— Set task —
Below are entries. Reproduce exactly the lines between the line holding "for side, end" and the line holding "bpy.context.scene.collection.objects.link(empty)", inclusive, and only those.

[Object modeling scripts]
>> START

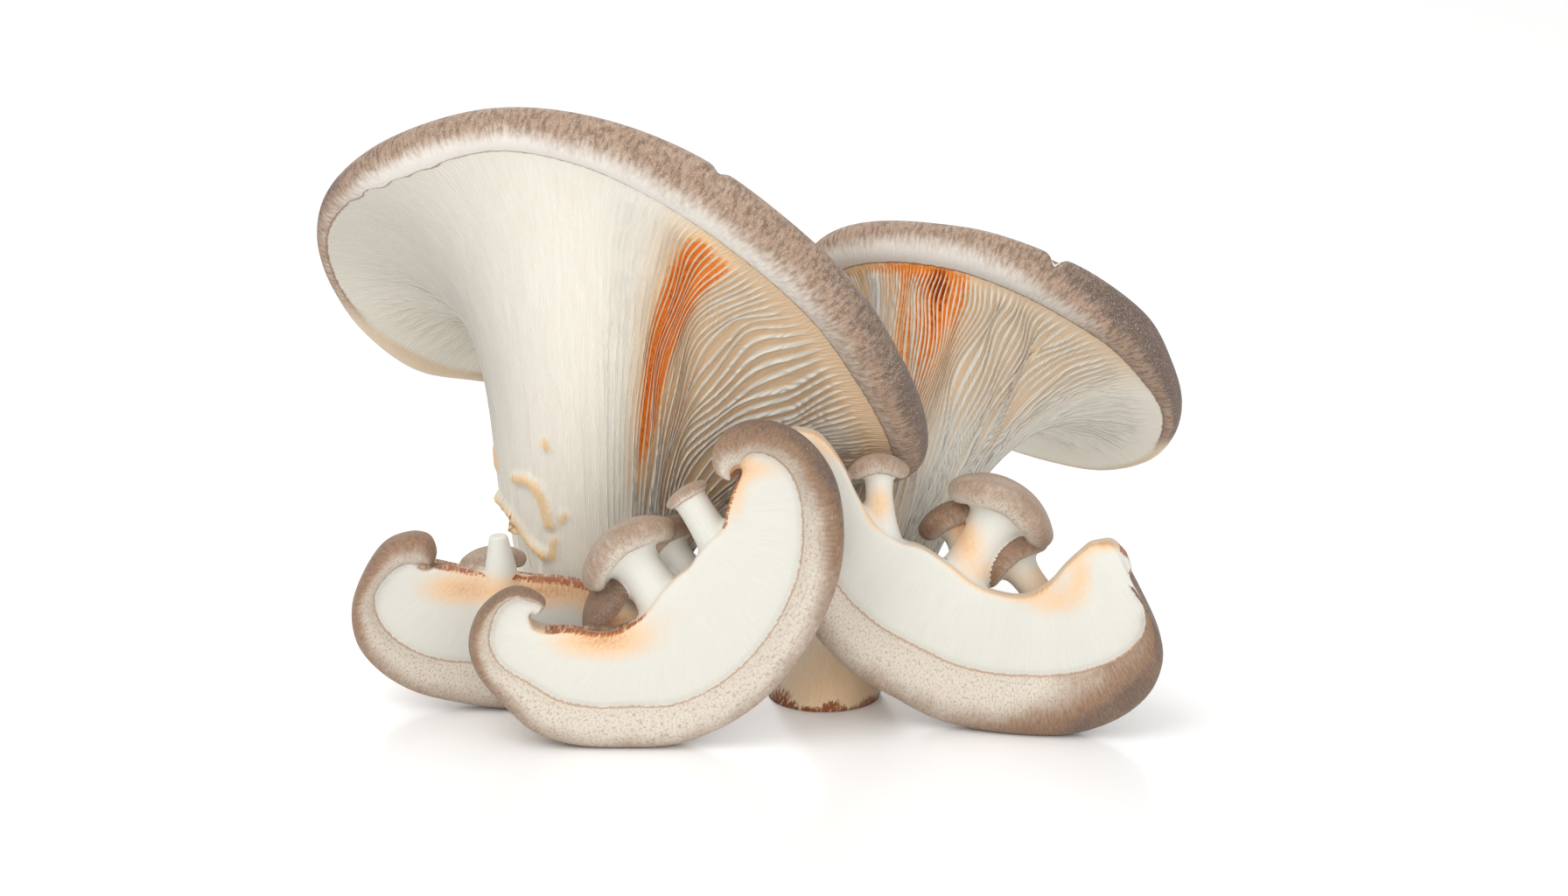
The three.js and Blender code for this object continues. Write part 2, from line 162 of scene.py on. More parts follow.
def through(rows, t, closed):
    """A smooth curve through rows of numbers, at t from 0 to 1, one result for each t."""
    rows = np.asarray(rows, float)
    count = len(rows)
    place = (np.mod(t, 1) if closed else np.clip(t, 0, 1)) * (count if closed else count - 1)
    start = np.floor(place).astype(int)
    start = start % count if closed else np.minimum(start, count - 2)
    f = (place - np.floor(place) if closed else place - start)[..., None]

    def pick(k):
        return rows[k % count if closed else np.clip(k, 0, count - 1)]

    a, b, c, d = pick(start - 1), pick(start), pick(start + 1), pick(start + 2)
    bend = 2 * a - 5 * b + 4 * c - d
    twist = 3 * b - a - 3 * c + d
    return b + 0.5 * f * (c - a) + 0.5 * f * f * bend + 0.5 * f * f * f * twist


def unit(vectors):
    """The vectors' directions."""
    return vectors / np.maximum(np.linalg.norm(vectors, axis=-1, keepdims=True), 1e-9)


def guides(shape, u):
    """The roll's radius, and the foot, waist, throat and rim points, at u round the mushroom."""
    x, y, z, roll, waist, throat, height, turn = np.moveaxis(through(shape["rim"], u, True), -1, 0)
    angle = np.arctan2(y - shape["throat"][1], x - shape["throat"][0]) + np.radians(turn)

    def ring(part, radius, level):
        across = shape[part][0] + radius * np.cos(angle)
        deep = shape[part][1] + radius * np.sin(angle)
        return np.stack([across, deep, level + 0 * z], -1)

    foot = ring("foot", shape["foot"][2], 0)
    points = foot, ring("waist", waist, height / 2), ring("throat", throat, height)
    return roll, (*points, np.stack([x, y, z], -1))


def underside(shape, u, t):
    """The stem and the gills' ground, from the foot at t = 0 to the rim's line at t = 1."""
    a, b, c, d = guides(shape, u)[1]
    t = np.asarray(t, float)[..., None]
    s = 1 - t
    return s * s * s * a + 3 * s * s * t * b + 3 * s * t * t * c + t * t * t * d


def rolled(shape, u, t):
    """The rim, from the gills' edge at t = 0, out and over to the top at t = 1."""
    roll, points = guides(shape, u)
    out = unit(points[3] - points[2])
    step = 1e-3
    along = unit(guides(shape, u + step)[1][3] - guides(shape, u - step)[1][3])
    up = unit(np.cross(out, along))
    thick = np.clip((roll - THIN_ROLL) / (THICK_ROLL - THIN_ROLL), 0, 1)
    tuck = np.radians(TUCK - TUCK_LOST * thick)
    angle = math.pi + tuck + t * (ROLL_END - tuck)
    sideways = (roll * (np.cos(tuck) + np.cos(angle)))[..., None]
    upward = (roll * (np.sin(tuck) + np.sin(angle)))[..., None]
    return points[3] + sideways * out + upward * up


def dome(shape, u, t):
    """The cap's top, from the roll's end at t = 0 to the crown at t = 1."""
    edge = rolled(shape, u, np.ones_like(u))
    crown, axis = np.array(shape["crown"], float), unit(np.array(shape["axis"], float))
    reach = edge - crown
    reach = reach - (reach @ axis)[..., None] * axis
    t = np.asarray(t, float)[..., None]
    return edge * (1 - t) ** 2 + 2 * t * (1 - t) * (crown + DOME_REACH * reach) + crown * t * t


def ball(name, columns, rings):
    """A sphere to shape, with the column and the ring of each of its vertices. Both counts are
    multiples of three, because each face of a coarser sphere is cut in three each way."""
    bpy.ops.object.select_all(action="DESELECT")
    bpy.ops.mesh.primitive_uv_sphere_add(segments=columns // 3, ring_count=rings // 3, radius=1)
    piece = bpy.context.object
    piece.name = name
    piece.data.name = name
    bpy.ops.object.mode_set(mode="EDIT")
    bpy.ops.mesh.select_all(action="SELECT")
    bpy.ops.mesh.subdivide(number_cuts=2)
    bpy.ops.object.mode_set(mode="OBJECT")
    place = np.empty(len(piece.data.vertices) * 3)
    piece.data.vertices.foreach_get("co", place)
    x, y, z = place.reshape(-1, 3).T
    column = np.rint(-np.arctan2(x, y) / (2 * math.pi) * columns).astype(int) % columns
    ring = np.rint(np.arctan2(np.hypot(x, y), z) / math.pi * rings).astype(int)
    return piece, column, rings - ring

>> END
>> START

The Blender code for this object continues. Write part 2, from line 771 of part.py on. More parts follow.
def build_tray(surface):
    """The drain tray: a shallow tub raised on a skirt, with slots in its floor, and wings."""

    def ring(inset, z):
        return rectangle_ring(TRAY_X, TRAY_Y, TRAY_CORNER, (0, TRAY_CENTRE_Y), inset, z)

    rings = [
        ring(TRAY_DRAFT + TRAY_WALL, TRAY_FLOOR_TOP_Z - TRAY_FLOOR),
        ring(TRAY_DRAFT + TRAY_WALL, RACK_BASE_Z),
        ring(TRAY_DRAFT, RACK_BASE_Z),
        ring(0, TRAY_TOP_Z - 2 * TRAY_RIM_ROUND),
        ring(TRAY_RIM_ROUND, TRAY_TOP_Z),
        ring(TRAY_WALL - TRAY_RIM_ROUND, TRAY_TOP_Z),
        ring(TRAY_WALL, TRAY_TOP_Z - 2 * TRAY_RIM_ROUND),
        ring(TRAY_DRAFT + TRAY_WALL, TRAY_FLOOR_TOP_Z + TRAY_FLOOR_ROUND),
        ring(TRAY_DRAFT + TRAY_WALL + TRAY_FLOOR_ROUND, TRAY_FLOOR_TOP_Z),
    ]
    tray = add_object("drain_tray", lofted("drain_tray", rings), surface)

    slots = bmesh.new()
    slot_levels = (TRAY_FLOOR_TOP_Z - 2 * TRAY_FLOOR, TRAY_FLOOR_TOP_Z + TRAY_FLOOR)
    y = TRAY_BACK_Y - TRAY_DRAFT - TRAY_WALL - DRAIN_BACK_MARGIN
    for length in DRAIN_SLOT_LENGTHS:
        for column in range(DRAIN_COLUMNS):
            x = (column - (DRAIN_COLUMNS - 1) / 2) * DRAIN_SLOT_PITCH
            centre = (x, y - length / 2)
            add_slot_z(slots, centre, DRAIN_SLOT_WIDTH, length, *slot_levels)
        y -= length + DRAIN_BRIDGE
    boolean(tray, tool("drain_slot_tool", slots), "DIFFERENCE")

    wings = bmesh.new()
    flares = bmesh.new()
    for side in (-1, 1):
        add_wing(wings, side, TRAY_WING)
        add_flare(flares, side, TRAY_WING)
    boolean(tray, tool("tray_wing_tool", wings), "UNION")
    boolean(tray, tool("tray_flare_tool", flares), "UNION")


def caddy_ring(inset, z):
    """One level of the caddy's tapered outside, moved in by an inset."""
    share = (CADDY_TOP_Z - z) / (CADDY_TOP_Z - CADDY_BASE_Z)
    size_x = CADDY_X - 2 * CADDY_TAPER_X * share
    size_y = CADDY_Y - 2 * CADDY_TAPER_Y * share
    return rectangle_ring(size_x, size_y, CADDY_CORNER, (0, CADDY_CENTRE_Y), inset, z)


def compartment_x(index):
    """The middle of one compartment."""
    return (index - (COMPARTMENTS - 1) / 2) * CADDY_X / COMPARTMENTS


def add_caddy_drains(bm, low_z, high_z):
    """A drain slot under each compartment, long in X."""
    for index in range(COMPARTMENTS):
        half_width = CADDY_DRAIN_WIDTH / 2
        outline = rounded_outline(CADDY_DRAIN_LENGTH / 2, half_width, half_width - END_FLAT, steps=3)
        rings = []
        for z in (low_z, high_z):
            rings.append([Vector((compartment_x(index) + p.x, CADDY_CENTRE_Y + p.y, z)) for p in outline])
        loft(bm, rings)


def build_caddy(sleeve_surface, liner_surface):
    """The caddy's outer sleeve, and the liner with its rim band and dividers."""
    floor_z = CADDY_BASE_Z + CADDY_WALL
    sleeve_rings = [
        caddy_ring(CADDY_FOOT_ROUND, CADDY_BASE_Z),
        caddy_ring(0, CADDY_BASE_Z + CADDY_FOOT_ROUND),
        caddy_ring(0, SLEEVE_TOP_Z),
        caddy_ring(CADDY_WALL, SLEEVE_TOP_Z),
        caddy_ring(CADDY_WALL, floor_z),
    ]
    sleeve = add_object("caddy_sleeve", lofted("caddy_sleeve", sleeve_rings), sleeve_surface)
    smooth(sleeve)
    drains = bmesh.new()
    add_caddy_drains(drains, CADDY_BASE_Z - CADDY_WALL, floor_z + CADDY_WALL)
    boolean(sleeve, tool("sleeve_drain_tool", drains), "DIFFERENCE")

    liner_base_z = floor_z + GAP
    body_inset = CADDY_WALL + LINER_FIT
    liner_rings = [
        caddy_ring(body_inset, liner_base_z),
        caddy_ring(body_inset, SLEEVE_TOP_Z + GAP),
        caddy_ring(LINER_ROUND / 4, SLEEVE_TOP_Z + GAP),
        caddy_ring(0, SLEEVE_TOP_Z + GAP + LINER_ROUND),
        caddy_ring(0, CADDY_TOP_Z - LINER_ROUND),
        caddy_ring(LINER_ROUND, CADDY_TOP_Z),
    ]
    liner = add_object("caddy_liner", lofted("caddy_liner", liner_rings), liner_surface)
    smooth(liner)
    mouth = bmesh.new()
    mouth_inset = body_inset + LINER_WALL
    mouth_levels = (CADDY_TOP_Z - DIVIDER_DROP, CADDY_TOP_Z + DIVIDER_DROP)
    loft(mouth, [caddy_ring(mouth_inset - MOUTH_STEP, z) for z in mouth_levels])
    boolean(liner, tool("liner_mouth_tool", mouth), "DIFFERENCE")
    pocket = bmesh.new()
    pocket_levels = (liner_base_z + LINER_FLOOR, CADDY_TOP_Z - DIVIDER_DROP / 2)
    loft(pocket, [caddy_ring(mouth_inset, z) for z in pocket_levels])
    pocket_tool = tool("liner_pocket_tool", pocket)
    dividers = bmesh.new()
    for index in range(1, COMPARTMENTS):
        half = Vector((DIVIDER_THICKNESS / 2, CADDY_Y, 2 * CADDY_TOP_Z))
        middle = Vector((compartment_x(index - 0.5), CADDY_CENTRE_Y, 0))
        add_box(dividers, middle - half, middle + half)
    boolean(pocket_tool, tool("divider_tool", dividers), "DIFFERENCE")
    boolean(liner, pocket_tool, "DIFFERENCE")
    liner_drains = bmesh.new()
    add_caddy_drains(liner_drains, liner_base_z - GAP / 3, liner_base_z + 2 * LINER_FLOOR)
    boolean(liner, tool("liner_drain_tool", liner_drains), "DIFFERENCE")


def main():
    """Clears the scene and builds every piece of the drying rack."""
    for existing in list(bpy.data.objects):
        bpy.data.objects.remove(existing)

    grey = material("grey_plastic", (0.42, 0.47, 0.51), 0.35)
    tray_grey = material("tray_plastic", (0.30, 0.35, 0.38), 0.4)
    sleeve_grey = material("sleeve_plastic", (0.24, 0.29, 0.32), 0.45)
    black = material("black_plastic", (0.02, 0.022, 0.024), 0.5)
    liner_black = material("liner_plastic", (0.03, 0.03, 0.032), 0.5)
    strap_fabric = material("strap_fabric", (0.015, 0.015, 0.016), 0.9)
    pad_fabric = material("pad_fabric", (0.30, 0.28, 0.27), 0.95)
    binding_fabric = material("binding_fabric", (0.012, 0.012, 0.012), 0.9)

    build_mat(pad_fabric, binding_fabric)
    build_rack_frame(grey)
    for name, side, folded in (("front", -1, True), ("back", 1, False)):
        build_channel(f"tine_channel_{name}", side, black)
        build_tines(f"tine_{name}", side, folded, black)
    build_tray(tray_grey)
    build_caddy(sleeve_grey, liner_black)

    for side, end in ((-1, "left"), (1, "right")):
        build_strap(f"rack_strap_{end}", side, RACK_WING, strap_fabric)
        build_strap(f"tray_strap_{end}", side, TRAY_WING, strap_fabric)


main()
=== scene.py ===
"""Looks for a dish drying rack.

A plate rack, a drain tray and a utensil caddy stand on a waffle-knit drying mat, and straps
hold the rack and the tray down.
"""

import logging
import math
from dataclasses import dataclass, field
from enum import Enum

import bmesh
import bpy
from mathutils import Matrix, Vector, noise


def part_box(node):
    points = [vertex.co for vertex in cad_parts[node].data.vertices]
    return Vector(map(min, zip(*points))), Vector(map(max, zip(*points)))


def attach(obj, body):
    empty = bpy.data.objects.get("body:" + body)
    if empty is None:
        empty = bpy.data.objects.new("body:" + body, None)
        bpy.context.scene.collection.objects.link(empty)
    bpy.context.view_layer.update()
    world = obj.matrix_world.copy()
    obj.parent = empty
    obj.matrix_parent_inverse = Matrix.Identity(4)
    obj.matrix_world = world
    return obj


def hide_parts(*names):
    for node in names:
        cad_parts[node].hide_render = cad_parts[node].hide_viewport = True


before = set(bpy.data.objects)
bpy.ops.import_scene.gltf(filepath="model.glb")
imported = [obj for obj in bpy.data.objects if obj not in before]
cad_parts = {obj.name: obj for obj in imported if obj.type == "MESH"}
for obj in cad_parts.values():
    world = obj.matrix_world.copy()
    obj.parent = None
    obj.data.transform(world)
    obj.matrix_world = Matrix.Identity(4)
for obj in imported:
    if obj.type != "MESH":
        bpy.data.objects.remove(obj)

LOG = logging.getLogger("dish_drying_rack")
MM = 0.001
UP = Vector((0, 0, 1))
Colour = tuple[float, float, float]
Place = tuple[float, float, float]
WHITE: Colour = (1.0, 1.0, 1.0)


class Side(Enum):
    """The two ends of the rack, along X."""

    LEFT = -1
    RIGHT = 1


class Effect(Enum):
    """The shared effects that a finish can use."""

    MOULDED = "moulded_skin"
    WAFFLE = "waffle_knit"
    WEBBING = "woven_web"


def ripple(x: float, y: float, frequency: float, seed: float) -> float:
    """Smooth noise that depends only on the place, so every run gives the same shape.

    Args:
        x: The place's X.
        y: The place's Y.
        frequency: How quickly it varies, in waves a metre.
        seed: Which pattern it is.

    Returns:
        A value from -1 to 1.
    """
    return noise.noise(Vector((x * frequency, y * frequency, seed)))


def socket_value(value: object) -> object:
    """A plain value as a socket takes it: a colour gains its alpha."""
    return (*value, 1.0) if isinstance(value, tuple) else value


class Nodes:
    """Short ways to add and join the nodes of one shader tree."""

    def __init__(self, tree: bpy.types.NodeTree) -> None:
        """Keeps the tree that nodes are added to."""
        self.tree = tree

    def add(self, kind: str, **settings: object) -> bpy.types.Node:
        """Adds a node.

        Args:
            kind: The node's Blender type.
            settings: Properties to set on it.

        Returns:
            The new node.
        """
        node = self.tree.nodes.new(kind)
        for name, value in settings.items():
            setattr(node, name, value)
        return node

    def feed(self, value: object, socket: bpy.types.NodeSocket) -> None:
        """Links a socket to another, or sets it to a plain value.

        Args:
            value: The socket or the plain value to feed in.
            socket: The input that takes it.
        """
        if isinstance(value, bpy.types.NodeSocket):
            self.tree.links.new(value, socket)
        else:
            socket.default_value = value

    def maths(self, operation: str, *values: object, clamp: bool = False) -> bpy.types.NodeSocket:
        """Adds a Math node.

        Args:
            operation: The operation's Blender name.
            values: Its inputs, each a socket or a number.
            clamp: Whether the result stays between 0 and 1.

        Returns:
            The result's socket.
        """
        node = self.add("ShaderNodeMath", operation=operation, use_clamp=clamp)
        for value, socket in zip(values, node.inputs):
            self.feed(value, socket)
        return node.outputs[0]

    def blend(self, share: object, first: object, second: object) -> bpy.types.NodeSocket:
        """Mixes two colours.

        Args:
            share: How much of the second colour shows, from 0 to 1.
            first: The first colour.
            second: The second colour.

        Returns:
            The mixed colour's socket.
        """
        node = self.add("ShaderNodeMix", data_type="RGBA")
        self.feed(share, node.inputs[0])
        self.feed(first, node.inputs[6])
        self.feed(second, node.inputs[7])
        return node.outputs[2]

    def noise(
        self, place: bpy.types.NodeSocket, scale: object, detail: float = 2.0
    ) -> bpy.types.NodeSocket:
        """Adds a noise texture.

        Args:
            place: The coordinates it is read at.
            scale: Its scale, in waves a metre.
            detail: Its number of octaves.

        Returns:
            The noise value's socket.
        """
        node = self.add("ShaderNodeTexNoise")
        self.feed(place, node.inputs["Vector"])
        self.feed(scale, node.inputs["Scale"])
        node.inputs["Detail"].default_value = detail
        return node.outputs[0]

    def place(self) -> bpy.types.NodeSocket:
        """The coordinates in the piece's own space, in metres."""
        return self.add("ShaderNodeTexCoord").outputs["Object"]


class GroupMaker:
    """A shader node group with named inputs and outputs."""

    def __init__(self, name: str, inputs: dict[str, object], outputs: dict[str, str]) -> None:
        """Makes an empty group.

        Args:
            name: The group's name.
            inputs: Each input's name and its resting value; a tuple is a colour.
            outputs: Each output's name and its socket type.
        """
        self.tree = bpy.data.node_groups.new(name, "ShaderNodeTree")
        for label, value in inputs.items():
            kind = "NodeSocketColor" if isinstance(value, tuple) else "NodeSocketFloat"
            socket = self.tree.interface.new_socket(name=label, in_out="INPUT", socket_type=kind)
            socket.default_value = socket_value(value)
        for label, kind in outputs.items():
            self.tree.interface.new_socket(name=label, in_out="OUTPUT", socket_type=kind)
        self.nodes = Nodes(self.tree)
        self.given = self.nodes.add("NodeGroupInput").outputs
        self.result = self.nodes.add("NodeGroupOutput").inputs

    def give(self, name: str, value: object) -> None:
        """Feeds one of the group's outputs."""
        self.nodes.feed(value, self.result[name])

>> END

— Response —
    for side, end in ((-1, "left"), (1, "right")):
        build_strap(f"rack_strap_{end}", side, RACK_WING, strap_fabric)
        build_strap(f"tray_strap_{end}", side, TRAY_WING, strap_fabric)


main()
=== scene.py ===
"""Looks for a dish drying rack.

A plate rack, a drain tray and a utensil caddy stand on a waffle-knit drying mat, and straps
hold the rack and the tray down.
"""

import logging
import math
from dataclasses import dataclass, field
from enum import Enum

import bmesh
import bpy
from mathutils import Matrix, Vector, noise


def part_box(node):
    points = [vertex.co for vertex in cad_parts[node].data.vertices]
    return Vector(map(min, zip(*points))), Vector(map(max, zip(*points)))


def attach(obj, body):
    empty = bpy.data.objects.get("body:" + body)
    if empty is None:
        empty = bpy.data.objects.new("body:" + body, None)
        bpy.context.scene.collection.objects.link(empty)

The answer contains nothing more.